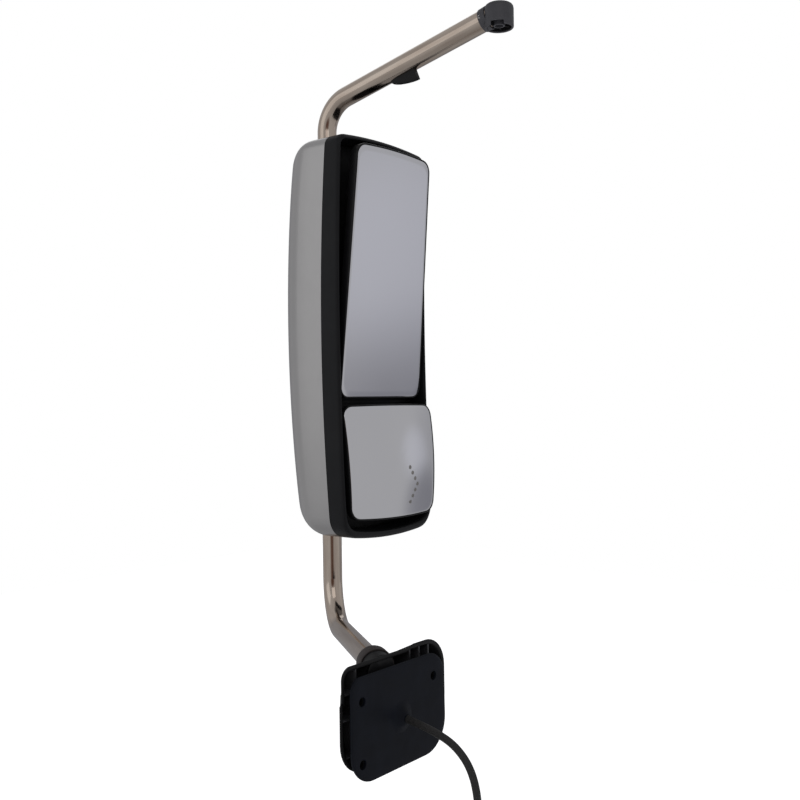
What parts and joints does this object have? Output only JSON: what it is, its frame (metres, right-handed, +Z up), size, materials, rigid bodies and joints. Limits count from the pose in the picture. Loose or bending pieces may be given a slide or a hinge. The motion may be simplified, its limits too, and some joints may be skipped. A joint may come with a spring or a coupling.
{
  "type": "truck side mirror",
  "caption": "Tall truck door mirror head with flat and convex glasses on a bent tube arm between a ribbed door base and a cab pivot boss, with a signal arrow and a cable.",
  "frame": {"origin": "on the gasket's door face, midway between the two upper bolt holes", "axes": "+Z up, +Y away from the door, +X to the rear of the vehicle"},
  "size_m": [0.4925, 0.5081, 1.3283],
  "materials": {
    "gasket_rubber": "matte moulded sheet, blue-black",
    "black_plastic": "fine grained moulding",
    "zinc_steel": "zinc plated",
    "cast_aluminium": "as cast",
    "grommet_rubber": "soft satin",
    "cable_sleeve": "braided sleeve",
    "nylon": "satin nylon",
    "plug_plastic": "satin moulding",
    "polished_steel": "polished stainless with long draw lines",
    "black_casting": "fine textured black coating",
    "satin_chrome": "satin bright plating",
    "bezel_plastic": "fine grained moulding",
    "motor_steel": "drawn can",
    "mirror_glass": "first surface mirror",
    "heater_foil": "printed foil",
    "frame_plastic": "smooth black moulding",
    "circuit_board": "solder mask",
    "amber_lens": "clear amber"
  },
  "bodies": {
    "root": {"door_gasket": "gasket_rubber", "base_housing": "black_plastic", "arm_boot": "black_plastic", "arm_hook": "black_plastic", "base_inserts": "zinc_steel", "socket_screws": "zinc_steel", "pivot_bushing": "zinc_steel", "boss_pin": "zinc_steel", "hook_rivets": "zinc_steel", "socket_sleeve": "cast_aluminium", "cable_grommet": "grommet_rubber", "cable_lead": "cable_sleeve", "cable_hank": "cable_sleeve", "tube_harness": "cable_sleeve", "cable_tie": "nylon", "cable_plug": "plug_plastic", "arm_tube": "polished_steel", "pivot_boss": "black_casting"},
    "head": {"cover_shell": "satin_chrome", "bezel": "bezel_plastic", "chassis_plate": "black_plastic", "upper_actuator_case": "black_plastic", "lower_actuator_case": "black_plastic", "upper_actuator_cover": "black_plastic", "lower_actuator_cover": "black_plastic", "shell_screws": "zinc_steel", "clamp_bolts": "zinc_steel", "lower_clamp_block": "cast_aluminium", "upper_clamp_block": "cast_aluminium", "lower_clamp_cap": "cast_aluminium", "upper_clamp_cap": "cast_aluminium", "friction_liners": "nylon", "bottom_grommet": "grommet_rubber", "top_grommet": "grommet_rubber", "upper_actuator_motors": "motor_steel", "lower_actuator_motors": "motor_steel"},
    "upper_mirror": {"upper_glass": "mirror_glass", "upper_heater": "heater_foil", "upper_backing": "frame_plastic"},
    "upper_gimbal": {"upper_pivot_cross": "zinc_steel"},
    "upper_tilt_drive": {"upper_tilt_jack": "nylon"},
    "upper_pan_drive": {"upper_pan_jack": "nylon"},
    "lower_mirror": {"lower_glass": "mirror_glass", "lower_heater": "heater_foil", "lower_backing": "frame_plastic", "signal_board": "circuit_board", "signal_lamps": "amber_lens"},
    "lower_gimbal": {"lower_pivot_cross": "zinc_steel"},
    "lower_tilt_drive": {"lower_tilt_jack": "nylon"},
    "lower_pan_drive": {"lower_pan_jack": "nylon"}
  },
  "joints": [
    {"name": "head_swivel", "type": "hinge", "parent": "root", "child": "head", "pos_m": [0.2035, 0.3005, 0.483], "axis": [0, 0, 1], "range_deg": [-15, 105]},
    {"name": "upper_pan", "type": "hinge", "parent": "head", "child": "upper_gimbal", "pos_m": [0.27, 0.244, 0.59175], "axis": [0, 0, 1], "range_deg": [-6, 6]},
    {"name": "upper_tilt", "type": "hinge", "parent": "upper_gimbal", "child": "upper_mirror", "pos_m": [0.27, 0.244, 0.59175], "axis": [1, 0, 0], "range_deg": [-11.7, 1.3]},
    {"name": "upper_pan_jack_slide", "type": "slide", "parent": "head", "child": "upper_pan_drive", "axis": [0, 1, 0], "range_m": [-0.00427, 0.00427]},
    {"name": "upper_tilt_jack_slide", "type": "slide", "parent": "head", "child": "upper_tilt_drive", "axis": [0, 1, 0], "range_m": [-0.00785, 0.00132]},
    {"name": "lower_pan", "type": "hinge", "parent": "head", "child": "lower_gimbal", "pos_m": [0.27, 0.244, 0.278], "axis": [0, 0, 1], "range_deg": [-2.8, 13.2]},
    {"name": "lower_tilt", "type": "hinge", "parent": "lower_gimbal", "child": "lower_mirror", "pos_m": [0.27, 0.244, 0.278], "axis": [0.9959, -0.0906, 0], "range_deg": [-5, 11]},
    {"name": "lower_pan_jack_slide", "type": "slide", "parent": "head", "child": "lower_pan_drive", "axis": [0, 1, 0], "range_m": [-0.00226, 0.00879]},
    {"name": "lower_tilt_jack_slide", "type": "slide", "parent": "head", "child": "lower_tilt_drive", "axis": [0, 1, 0], "range_m": [-0.00364, 0.00741]}
  ],
  "couplings": [
    {"joint": "upper_pan_jack_slide", "follows": "upper_pan", "m_per_rad": 0.036},
    {"joint": "upper_tilt_jack_slide", "follows": "upper_tilt", "m_per_rad": 0.036},
    {"joint": "lower_pan_jack_slide", "follows": "lower_pan", "m_per_rad": 0.036},
    {"joint": "lower_tilt_jack_slide", "follows": "lower_tilt", "m_per_rad": 0.036}
  ]
}
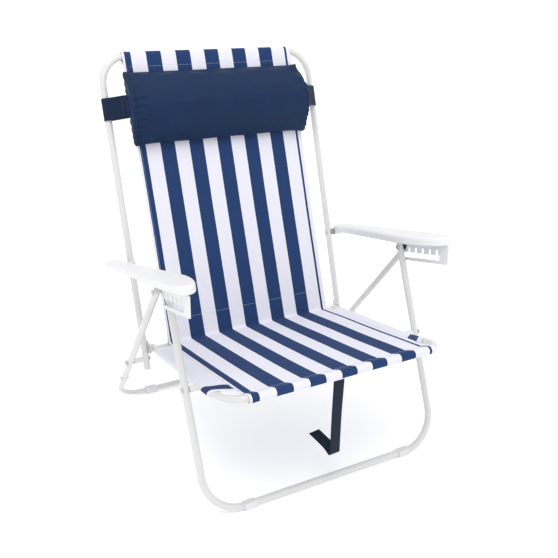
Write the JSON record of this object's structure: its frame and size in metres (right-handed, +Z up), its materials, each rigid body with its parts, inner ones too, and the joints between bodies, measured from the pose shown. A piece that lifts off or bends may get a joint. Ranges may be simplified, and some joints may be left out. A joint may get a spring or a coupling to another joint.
{
  "type": "folding beach chair",
  "caption": "Low folding beach chair with a white tube frame, striped fabric sling, contoured armrests over recline racks, and a strapped headrest pillow.",
  "frame": {"origin": "centre of the chair's bounding box, on the floor under the four foot clips", "axes": "+X to the sitter's left hand, which is right in the picture; the sitter faces -Y; +Z up"},
  "size_m": [0.6934, 0.6905, 0.8948],
  "materials": {
    "frame_paint": "white gloss powder coat",
    "white_plastic": "moulded, satin",
    "arm_plastic": "moulded, lightly textured",
    "dark_plastic": "moulded, matte",
    "rivet_steel": "zinc plated",
    "striped_cloth": "woven, navy and white stripes",
    "white_cloth": "woven, white",
    "navy_cloth": "woven, navy",
    "navy_webbing": "ribbed webbing, navy"
  },
  "bodies": {
    "seat": {"seat_frame_tube": "frame_paint", "seat_rear_crossbar": "frame_paint", "seat_rail_plug_left": "white_plastic", "seat_rail_plug_right": "white_plastic", "seat_hinge_pin_left": "rivet_steel", "seat_hinge_pin_right": "rivet_steel", "seat_leg_pin_left": "rivet_steel", "seat_leg_pin_right": "rivet_steel", "seat_leg_spacer_left": "white_plastic", "seat_leg_spacer_right": "white_plastic", "seat_sling": "striped_cloth", "seat_sleeve_left": "white_cloth", "seat_sleeve_right": "white_cloth"},
    "back": {"back_frame_tube": "frame_paint", "back_tube_plug_left": "white_plastic", "back_tube_plug_right": "white_plastic", "back_hinge_lug_left": "frame_paint", "back_hinge_lug_right": "frame_paint", "rear_leg_pin_left": "rivet_steel", "rear_leg_pin_right": "rivet_steel", "rear_leg_spacer_left": "white_plastic", "rear_leg_spacer_right": "white_plastic", "arm_pivot_pin_left": "rivet_steel", "arm_pivot_pin_right": "rivet_steel", "arm_pivot_washer_left": "dark_plastic", "arm_pivot_washer_right": "dark_plastic", "back_sling": "striped_cloth"},
    "pillow": {"headrest_pillow": "navy_cloth", "pillow_strap_left": "navy_webbing", "pillow_strap_right": "navy_webbing"},
    "front_legs": {"front_leg_tube": "frame_paint", "front_leg_plug_left": "white_plastic", "front_leg_plug_right": "white_plastic", "leg_top_pin_left": "rivet_steel", "leg_top_pin_right": "rivet_steel", "front_foot_clip_left": "white_plastic", "front_foot_clip_right": "white_plastic"},
    "rear_legs": {"rear_leg_left": "frame_paint", "rear_leg_right": "frame_paint", "rear_base_tube": "frame_paint", "base_rivet_left": "rivet_steel", "base_rivet_right": "rivet_steel", "rear_leg_plug_left": "white_plastic", "rear_leg_plug_right": "white_plastic", "rack_pin_left": "rivet_steel", "rack_pin_right": "rivet_steel", "rear_foot_clip_left": "white_plastic", "rear_foot_clip_right": "white_plastic"},
    "left_arm": {"armrest_left": "arm_plastic", "arm_lug_left": "dark_plastic", "recline_rack_left": "arm_plastic"},
    "right_arm": {"armrest_right": "arm_plastic", "arm_lug_right": "dark_plastic", "recline_rack_right": "arm_plastic"},
    "front_strap": {"closing_strap": "navy_webbing"}
  },
  "joints": [
    {"name": "back_hinge", "type": "hinge", "parent": "seat", "child": "back", "pos_m": [0, 0.112, 0.216], "axis": [1, 0, 0], "range_deg": [0, 75]},
    {"name": "front_leg_hinge", "type": "hinge", "parent": "seat", "child": "front_legs", "pos_m": [0, -0.186, 0.262], "axis": [1, 0, 0], "range_deg": [0, 75]},
    {"name": "left_arm_hinge", "type": "hinge", "parent": "back", "child": "left_arm", "pos_m": [0, 0.192, 0.411], "axis": [1, 0, 0], "range_deg": [-75, 0]},
    {"name": "right_arm_hinge", "type": "hinge", "parent": "back", "child": "right_arm", "pos_m": [0, 0.192, 0.411], "axis": [1, 0, 0], "range_deg": [-75, 0]},
    {"name": "rear_leg_hinge", "type": "hinge", "parent": "back", "child": "rear_legs", "pos_m": [0, 0.124, 0.187], "axis": [1, 0, 0], "range_deg": [-46.5, 0]},
    {"name": "pillow_slide", "type": "slide", "parent": "back", "child": "pillow", "axis": [0, 0.2905, 0.9569], "range_m": [-0.1, 0.015]},
    {"name": "strap_hinge", "type": "hinge", "parent": "seat", "child": "front_strap", "pos_m": [0, -0.336, 0.3], "axis": [1, 0, 0], "range_deg": [-45, 45]}
  ],
  "couplings": [
    {"joint": "front_leg_hinge", "follows": "back_hinge", "ratio": 1},
    {"joint": "left_arm_hinge", "follows": "back_hinge", "ratio": -1},
    {"joint": "right_arm_hinge", "follows": "back_hinge", "ratio": -1},
    {"joint": "rear_leg_hinge", "follows": "back_hinge", "ratio": -0.62}
  ]
}
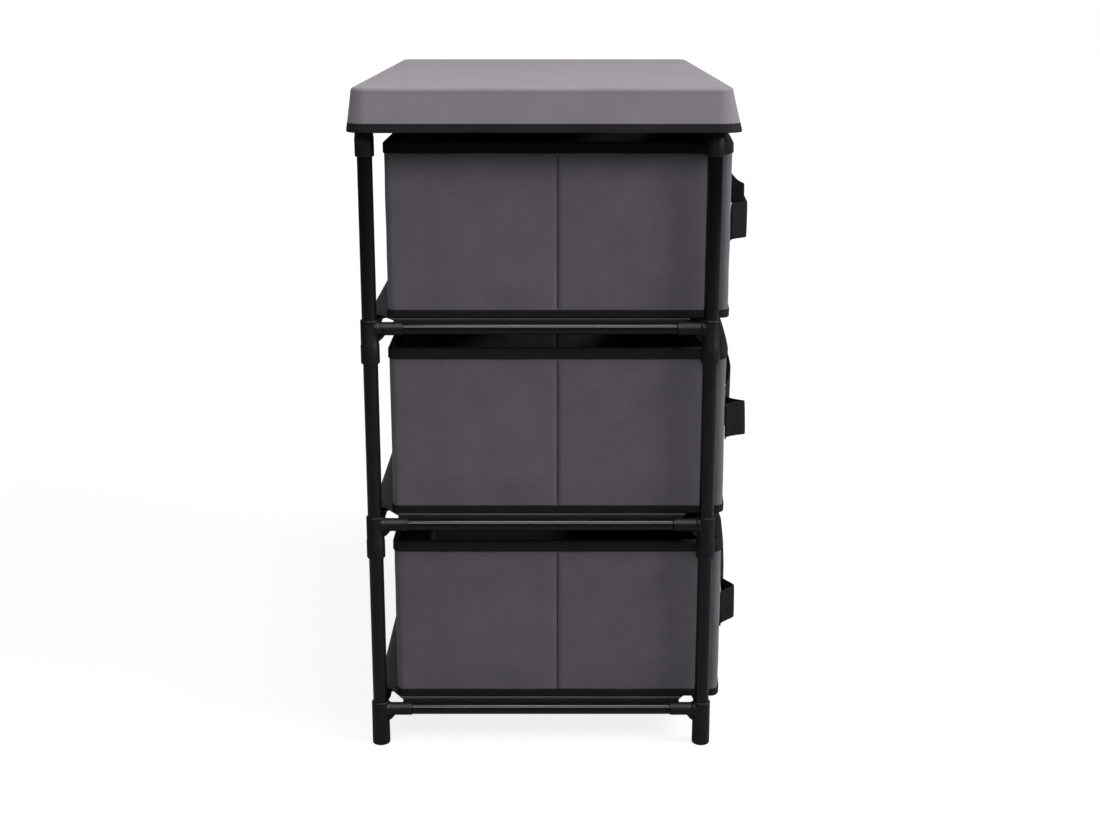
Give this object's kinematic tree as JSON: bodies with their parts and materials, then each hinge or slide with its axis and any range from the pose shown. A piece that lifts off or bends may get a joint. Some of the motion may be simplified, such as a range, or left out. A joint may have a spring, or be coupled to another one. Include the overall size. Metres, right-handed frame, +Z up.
{
  "type": "fabric drawer cabinet",
  "caption": "Free-standing storage cabinet: fabric drawers with strap handles slide on fabric shelves in a plug-together tube frame under a fabric-covered top.",
  "frame": {"origin": "on the floor, under the middle of the whole cabinet's bounding box", "axes": "+Z up; the drawer fronts face -Y and the drawers pull out along -Y; X runs across the cabinet"},
  "size_m": [0.4604, 0.3308, 0.55],
  "materials": {
    "frame_steel": "black powder coat, satin",
    "connector_plastic": "black moulded plastic, fine matt grain",
    "drawer_fabric": "dark grey non-woven fabric",
    "cover_fabric": "mid grey non-woven fabric",
    "black_tape": "black woven tape",
    "fibreboard": "plain brown fibreboard"
  },
  "bodies": {
    "frame": {"foot_connector_front_left": "connector_plastic", "foot_connector_front_right": "connector_plastic", "foot_connector_rear_left": "connector_plastic", "foot_connector_rear_right": "connector_plastic", "lower_connector_front_left": "connector_plastic", "lower_connector_front_right": "connector_plastic", "lower_connector_rear_left": "connector_plastic", "lower_connector_rear_right": "connector_plastic", "upper_connector_front_left": "connector_plastic", "upper_connector_front_right": "connector_plastic", "upper_connector_rear_left": "connector_plastic", "upper_connector_rear_right": "connector_plastic", "top_connector_front_left": "connector_plastic", "top_connector_front_right": "connector_plastic", "top_connector_rear_left": "connector_plastic", "top_connector_rear_right": "connector_plastic", "bottom_post_front_left": "frame_steel", "bottom_post_front_right": "frame_steel", "bottom_post_rear_left": "frame_steel", "bottom_post_rear_right": "frame_steel", "middle_post_front_left": "frame_steel", "middle_post_front_right": "frame_steel", "middle_post_rear_left": "frame_steel", "middle_post_rear_right": "frame_steel", "top_post_front_left": "frame_steel", "top_post_front_right": "frame_steel", "top_post_rear_left": "frame_steel", "top_post_rear_right": "frame_steel", "foot_rail_front": "frame_steel", "foot_rail_rear": "frame_steel", "foot_rail_left": "frame_steel", "foot_rail_right": "frame_steel", "lower_rail_front": "frame_steel", "lower_rail_rear": "frame_steel", "lower_rail_left": "frame_steel", "lower_rail_right": "frame_steel", "upper_rail_front": "frame_steel", "upper_rail_rear": "frame_steel", "upper_rail_left": "frame_steel", "upper_rail_right": "frame_steel", "top_rail_front": "frame_steel", "top_rail_rear": "frame_steel", "top_rail_left": "frame_steel", "top_rail_right": "frame_steel", "bottom_shelf": "drawer_fabric", "middle_shelf": "drawer_fabric", "top_shelf": "drawer_fabric", "top_board": "fibreboard", "top_cover": "cover_fabric"},
    "bottom_drawer": {"bottom_drawer_fabric_box": "drawer_fabric", "bottom_drawer_base_board": "fibreboard", "bottom_drawer_strap_handle": "black_tape"},
    "middle_drawer": {"middle_drawer_fabric_box": "drawer_fabric", "middle_drawer_base_board": "fibreboard", "middle_drawer_strap_handle": "black_tape"},
    "top_drawer": {"top_drawer_fabric_box": "drawer_fabric", "top_drawer_base_board": "fibreboard", "top_drawer_strap_handle": "black_tape"}
  },
  "joints": [
    {"name": "bottom_drawer_slide", "type": "slide", "parent": "frame", "child": "bottom_drawer", "axis": [0, -1, 0], "range_m": [0, 0.18]},
    {"name": "middle_drawer_slide", "type": "slide", "parent": "frame", "child": "middle_drawer", "axis": [0, -1, 0], "range_m": [0, 0.18]},
    {"name": "top_drawer_slide", "type": "slide", "parent": "frame", "child": "top_drawer", "axis": [0, -1, 0], "range_m": [0, 0.18]}
  ]
}
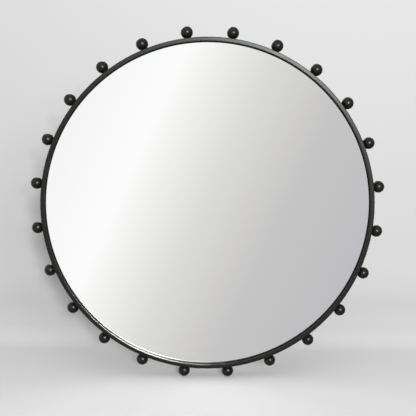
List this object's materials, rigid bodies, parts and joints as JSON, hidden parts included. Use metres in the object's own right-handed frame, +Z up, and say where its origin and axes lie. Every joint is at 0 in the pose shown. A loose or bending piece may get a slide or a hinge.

--------------------------------

TASK OBJECTIVE – In the data above, tally the lines holding "bending" and answer with the figure only.

RESULT FOR THIS EXERCISE – 2